Bornstein brought up a New York Times investigation that concluded Apple and Cook compromised individuals’ personal information to curry favor in China, where Apple gleans about 20% of its revenue.
“Governments have the right to pass laws for their citizens,” Cook replied. “We have to comply with the laws in the jurisdictions we operate in.”
Cook’s comments mirrored what he told a House subcommittee nearly a year ago, and has since said publicly. His appearance on the stand effectively echoed what Apple executives and expert witnesses have said all week: The 12-year-old App Store is an innovative, safe haven for developers and consumers that is part of a larger online store ecosystem that includes competition from Samsung Electronics Co. Ltd. 005930, -0.50%, Microsoft Corp. MSFT, -0.53%, Google parent Alphabet Inc. GOOGL, -0.56% GOOG, -0.47%, Sony Group Corp. SONY, -0.54%, Nintendo Co. Ltd. 7974, +0.43%, and others.
Apple has also driven home the notion that gamers can easily switch between the App Store and other gaming platforms with non-iOS devices. Epic maintains the App Store is a “walled garden” designed to extract onerous 30% commission fees from developers. (Apple has pointed out that 30% is the industry standard.)
Final arguments are scheduled Monday in Oakland, Calif., before federal Judge Yvonne Gonzalez Rogers, who will decide the bench trial. Gonzalez Rogers is expected to ask each side of attorneys highly technical and marketing questions before eventually issuing a decision.
Some legal experts don’t expect a decision until summer or perhaps fall because of the case’s complexity, high-stakes market implications, and likelihood of being appealed.

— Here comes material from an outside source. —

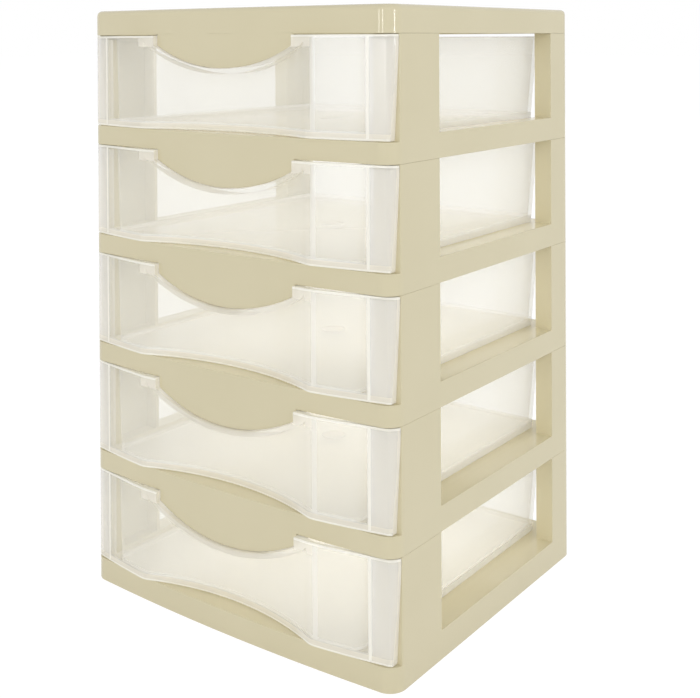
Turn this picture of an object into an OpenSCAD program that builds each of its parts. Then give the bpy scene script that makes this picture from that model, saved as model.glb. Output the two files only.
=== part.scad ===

Indeed, on Friday the judge said she was “troubled” by the App Store’s 30% commission fees. “The lack of competition on the 30% is something that is troubling,” she said.
(Cook testified that Apple’s commission rate has decreased over time. About 85% of the apps are free, with no commission charged to them. The remainder 15% or 30%, the former for second-year subscriptions or video partners.)
Gonzalez later told Cook it didn’t seem Apple had much competition or incentive to work for developers. “I don’t recall seeing any other surveys or any other business records showing that you routinely conduct surveys regarding developer satisfaction and move or make changes,” she said.
(An Apple legal strategist deemed the exchange as typical between the judge and a key witness, and said the line of questioning did not touch on antitrust issues.)
According to another Apple legal strategist, a crucial question facing Judge Gonzalez Rogers will be, Is iOS an essential platform for Epic and its wildly popular game, Fortnite, to survive? “That’s a pretty high threshold,” the strategist said.
Epic has also posited that the App Store became a monopoly sometime around 2010, and exhibited behavior that cemented that notion — another tough point to prove, the strategist said.
Cook’s testimony is bookending the testimony of Epic CEO Tim Sweeney, which kicked off the trial on May 3.
Epic and Apple will submit their final legal briefs on May 28 by noon PST.